Stating the assumptions of the general linear model:

  • Normality of residuals
  • Variance homogeneity
  • Variance should be independent of location
  • Linear relationship between x and y

By inspecting histograms we can conclude that we have broken the assumption of normality of residuals as the Ozone concentration does not seems to be normally distributed at all (it is most likely to be Poisson distributed or some derivative of Poisson distribution with similar shape, but for a general linear model, we assume it is normal). Also this problem can be potentially solved by applying logarithmic transformation.

By inspecting boxplots, we can conclude that the variance homogenity assumption is broken as the boxplots sizes are very disproportional when comparing to each other, that results in big differences in the interquartile ranges.

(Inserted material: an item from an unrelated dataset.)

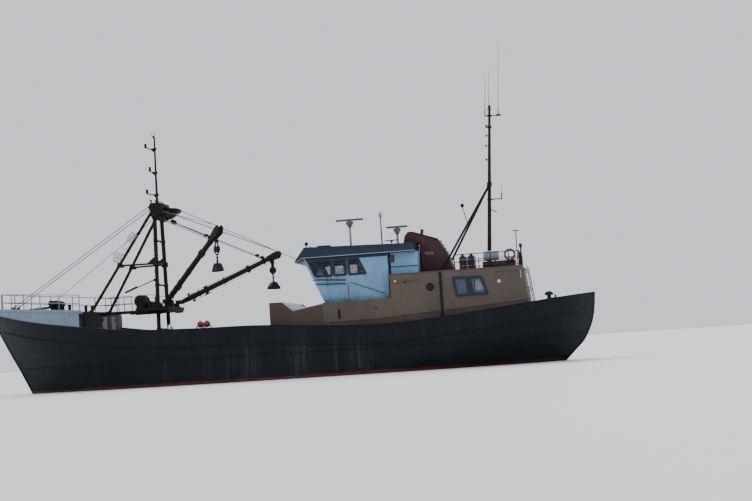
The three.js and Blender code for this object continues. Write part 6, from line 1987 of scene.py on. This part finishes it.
# Winches and windlass
def make_winches():
    wheel = Shape()
    for side in SIDES:
        for y in (0.145, 1.855):
            wheel.lathe([(0.12, y - 0.022), (0.50, y - 0.018), (0.52, y - 0.01), (0.52, y + 0.01),
                         (0.50, y + 0.018), (0.12, y + 0.022)], WINCH, (0, side, 0), 44)
        wheel.lathe([(0.13, 2.14), (0.19, 2.145), (0.19, 2.17), (0.125, 2.22), (0.12, 2.30), (0.135, 2.38),
                     (0.19, 2.42), (0.19, 2.44), (0.08, 2.445)], WINCH, (0, side, 0), 36)
        wheel.crossbar(WINCH[0], side * 0.06, side * 1.945, WINCH[2], 0.11, 24)
    wheel.crossbar(WINCH[0], -2.44, 2.44, WINCH[2], 0.0725, 24)
    wheel.make("winch_wheels", "dark", body="winch_drum", stands_for=["winch_drum"])
    wind(WINCH[0], WINCH[2], 0.175, 1.825, 0.12, 0.38, 0.014, "winch_warp_port", "wire", "winch_drum")
    wind(WINCH[0], WINCH[2], -1.825, -0.175, 0.12, 0.36, 0.014, "winch_warp_starboard", "wire",
         "winch_drum")

    lass = Shape()
    x, z = 14.40, 5.23
    lass.box(x - 0.42, x + 0.42, -0.62, 0.62, forecastle_z(x) - 0.03, 4.86)
    for y in (-0.4, 0, 0.4):
        lass.plate([(x - 0.22, 4.84), (x + 0.22, 4.84), (x + 0.13, 5.42), (x - 0.13, 5.42)], 0.06, 3,
                   y - 0.045, y + 0.045)
    lass.crossbar(x, -0.96, 0.96, z, 0.052, 20)
    for side in SIDES:
        lass.lathe([(0.15, 0.055), (0.185, 0.06), (0.185, 0.09), (0.13, 0.11), (0.12, 0.2), (0.13, 0.29),
                    (0.185, 0.31), (0.185, 0.34), (0.15, 0.345)], (x, 0, z), (0, side, 0), 32)
        lass.lathe([(0.12, 0.46), (0.19, 0.465), (0.19, 0.50), (0.13, 0.54), (0.115, 0.68), (0.13, 0.82),
                    (0.19, 0.87), (0.19, 0.905), (0.06, 0.91)], (x, 0, z), (0, side, 0), 32)
    lass.rod((x + 0.30, 0.2, 4.84), (x + 0.34, 0.2, 5.36), 0.022, 10)
    lass.ball((x + 0.34, 0.2, 5.38), 0.045)
    lass.make("windlass_round", "dark", stands_for=["windlass"], bevel=0.008)
    cable = Shape()
    for side in SIDES:
        chain(cable, (x + 0.10, side * 0.2, 5.09), (15.9, side * 0.55, forecastle_z(15.9) + 0.10), 0.022,
              0.13)
        cable.lathe([(0.16, -0.05), (0.18, 0.0), (0.17, 0.06), (0.12, 0.09), (0.10, 0.05)],
                    (15.95, side * 0.56, forecastle_z(15.95) + 0.02), UP, 24)
    cable.make("anchor_chain", "dark")
    bitts = Shape()
    for side in SIDES:
        for x in (12.9, 13.3):
            spot = (x, side * 1.9, forecastle_z(x))
            bitts.lathe([(0.10, 0), (0.09, 0.05), (0.09, 0.34), (0.115, 0.38), (0.115, 0.42), (0.05, 0.44)],
                        spot, UP, 28)
        bitts.box(12.75, 13.45, side * 1.9 - 0.14, side * 1.9 + 0.14, forecastle_z(12.75) - 0.02,
                  forecastle_z(13.45) + 0.02)
    bitts.crossbar(17.0, -0.35, 0.35, forecastle_z(17.0) + 0.12, 0.06, 20)
    for y in (-0.4, 0.4):
        bitts.box(16.88, 17.12, y - 0.03, y + 0.03, forecastle_z(17) - 0.02, forecastle_z(17) + 0.2)
    bitts.make("bow_bitts", "dark", bevel=0.006)


make_winches()


# Stage: a pale floor at the waterline, soft studio light and a plain backdrop
def make_stage():
    floor_mesh = bpy.data.meshes.new("floor")
    sketch = bmesh.new()
    bmesh.ops.create_circle(sketch, cap_ends=True, radius=1500, segments=96)
    sketch.to_mesh(floor_mesh)
    sketch.free()
    floor = bpy.data.objects.new("floor", floor_mesh)
    bpy.context.scene.collection.objects.link(floor)
    n = Nodes("floor_pale")
    pale = n.mix(n.noise(0.05, 2), (0.70, 0.72, 0.74), (0.76, 0.77, 0.78))
    floor_mesh.materials.append(n.finish(Base_Color=pale, Roughness=0.6))
    world = bpy.data.worlds.new("studio")
    world.use_nodes = True
    background = world.node_tree.nodes["Background"]
    background.inputs["Color"].default_value = (0.90, 0.93, 1.0, 1)
    background.inputs["Strength"].default_value = 1.0
    bpy.context.scene.world = world
    for name, toward, strength, softness in [
        # a lamp, the way its light travels, its strength and its angle in degrees
        ("key", (-0.55, 0.45, -0.80), 1.6, 20),
        ("fill", (0.35, -0.80, -0.45), 0.35, 60),
        ("rim", (0.10, 0.85, -0.60), 0.8, 35),
    ]:
        lamp = bpy.data.lights.new(name, "SUN")
        lamp.energy = strength
        lamp.angle = math.radians(softness)
        lamp_object = bpy.data.objects.new(name, lamp)
        lamp_object.rotation_mode = "QUATERNION"
        lamp_object.rotation_quaternion = Vector(toward).to_track_quat("-Z", "Y")
        bpy.context.scene.collection.objects.link(lamp_object)


make_stage()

We start with a simple model without interactions and see which independent variables will be insignificant.
The model can be stated in the equation form as following:

    \begin{multline*} \hat{y_i} = \beta_0 +\beta_{Temp}*Temp_i +\beta_{InvHt}*Inv_Ht_i +\beta_{Pres}*Pres_i\\ +\beta_{Vis}*Vis_i +\beta_{Hgt}*Hgt_i +\beta_{Hum}*Hum_i +\beta_{InvTmp}*InvTmp_i +\beta_{Wind}*Wind_i \end{multline*}

Investigating Diagnostic Plots

General Linear Model using all the explanatory variables but no interactions

This model did not perform well in terms of significance of the independent variables (which was expected). The next options for general linear model might be to perform a transformation. Adding interactions and performing weighted analysis might be other options but we do not perform weighted analysis in this assignment to not loose the meteorological correctness of the model.